### Written request
Report back each line of the records that contains the string "this".
§
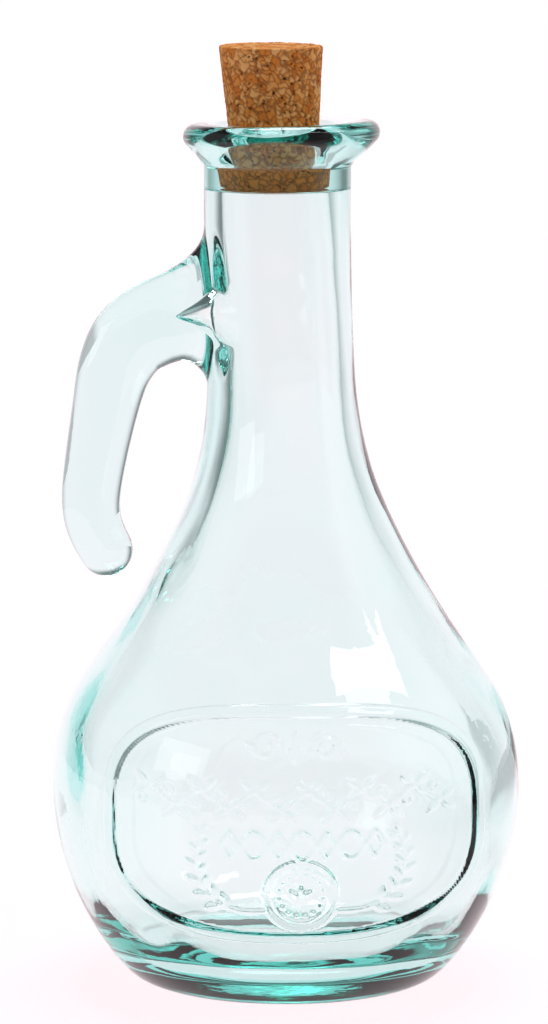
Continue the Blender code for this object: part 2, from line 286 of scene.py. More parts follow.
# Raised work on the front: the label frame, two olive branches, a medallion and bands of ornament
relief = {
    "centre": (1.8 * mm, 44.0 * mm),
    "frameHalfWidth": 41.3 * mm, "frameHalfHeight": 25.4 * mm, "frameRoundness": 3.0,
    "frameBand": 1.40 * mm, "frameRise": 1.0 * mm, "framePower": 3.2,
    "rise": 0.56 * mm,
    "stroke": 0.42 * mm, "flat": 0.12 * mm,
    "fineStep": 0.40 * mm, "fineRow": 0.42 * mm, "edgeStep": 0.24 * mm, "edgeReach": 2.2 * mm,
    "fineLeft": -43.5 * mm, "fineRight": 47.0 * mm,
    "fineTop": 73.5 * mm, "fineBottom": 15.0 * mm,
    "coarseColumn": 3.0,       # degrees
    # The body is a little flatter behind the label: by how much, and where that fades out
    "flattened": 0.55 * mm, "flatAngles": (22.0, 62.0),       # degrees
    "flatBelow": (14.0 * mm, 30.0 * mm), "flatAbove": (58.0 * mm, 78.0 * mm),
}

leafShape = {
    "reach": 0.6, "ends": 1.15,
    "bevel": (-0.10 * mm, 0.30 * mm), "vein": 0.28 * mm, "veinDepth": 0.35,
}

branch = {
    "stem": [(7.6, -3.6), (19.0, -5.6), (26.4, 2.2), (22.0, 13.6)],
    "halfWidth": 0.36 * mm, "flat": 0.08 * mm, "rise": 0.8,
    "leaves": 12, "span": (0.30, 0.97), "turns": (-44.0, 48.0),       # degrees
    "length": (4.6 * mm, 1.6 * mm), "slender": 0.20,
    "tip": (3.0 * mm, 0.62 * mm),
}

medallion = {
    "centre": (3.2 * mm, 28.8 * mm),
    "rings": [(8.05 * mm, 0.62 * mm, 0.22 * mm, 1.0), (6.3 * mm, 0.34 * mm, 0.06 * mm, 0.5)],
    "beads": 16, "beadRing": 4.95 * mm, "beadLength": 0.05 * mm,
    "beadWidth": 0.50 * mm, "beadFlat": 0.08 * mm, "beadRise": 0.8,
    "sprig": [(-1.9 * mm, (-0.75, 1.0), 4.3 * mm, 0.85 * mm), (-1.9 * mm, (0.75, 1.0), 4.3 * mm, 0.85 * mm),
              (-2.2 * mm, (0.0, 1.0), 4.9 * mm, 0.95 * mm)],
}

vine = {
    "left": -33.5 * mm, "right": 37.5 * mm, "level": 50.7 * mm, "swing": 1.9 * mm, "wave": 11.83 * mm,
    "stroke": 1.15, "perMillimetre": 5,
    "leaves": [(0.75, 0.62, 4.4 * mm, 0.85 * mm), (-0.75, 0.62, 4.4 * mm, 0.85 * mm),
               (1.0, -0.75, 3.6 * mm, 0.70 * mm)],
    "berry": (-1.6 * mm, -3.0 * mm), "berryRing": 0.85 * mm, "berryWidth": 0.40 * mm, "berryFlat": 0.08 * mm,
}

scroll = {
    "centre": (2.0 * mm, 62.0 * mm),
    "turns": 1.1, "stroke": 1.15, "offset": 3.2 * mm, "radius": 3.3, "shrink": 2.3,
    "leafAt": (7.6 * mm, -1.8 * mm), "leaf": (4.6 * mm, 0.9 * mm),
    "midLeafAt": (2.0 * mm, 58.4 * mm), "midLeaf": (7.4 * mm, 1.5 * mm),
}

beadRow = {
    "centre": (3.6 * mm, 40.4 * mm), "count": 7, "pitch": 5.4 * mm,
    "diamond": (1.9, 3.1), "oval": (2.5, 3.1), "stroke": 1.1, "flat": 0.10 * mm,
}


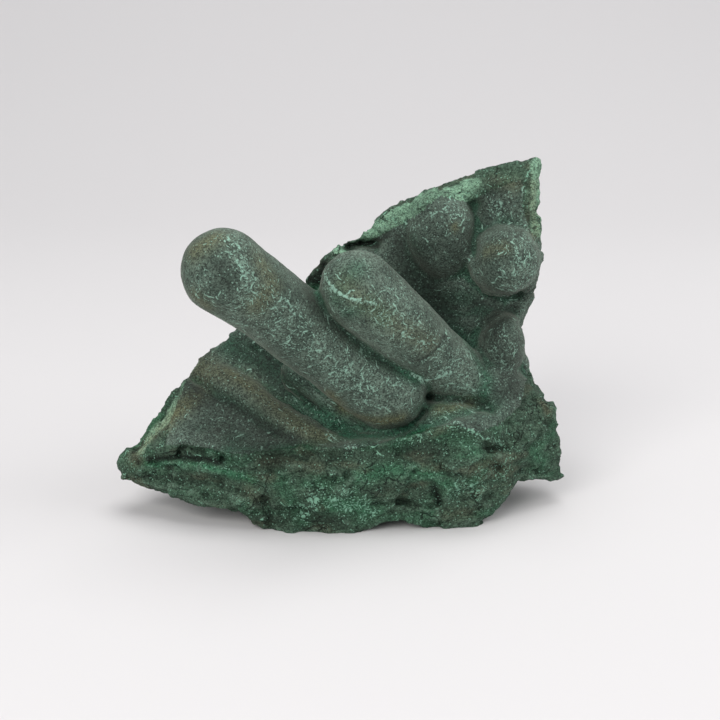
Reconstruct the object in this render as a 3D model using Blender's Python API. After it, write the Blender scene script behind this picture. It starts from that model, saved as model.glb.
§
### Completed task
Continue the Blender code for this object: part 2, from line 286 of scene.py. More parts follow.
Reconstruct the object in this render as a 3D model using Blender's Python API. After it, write the Blender scene script behind this picture. It starts from that model, saved as model.glb.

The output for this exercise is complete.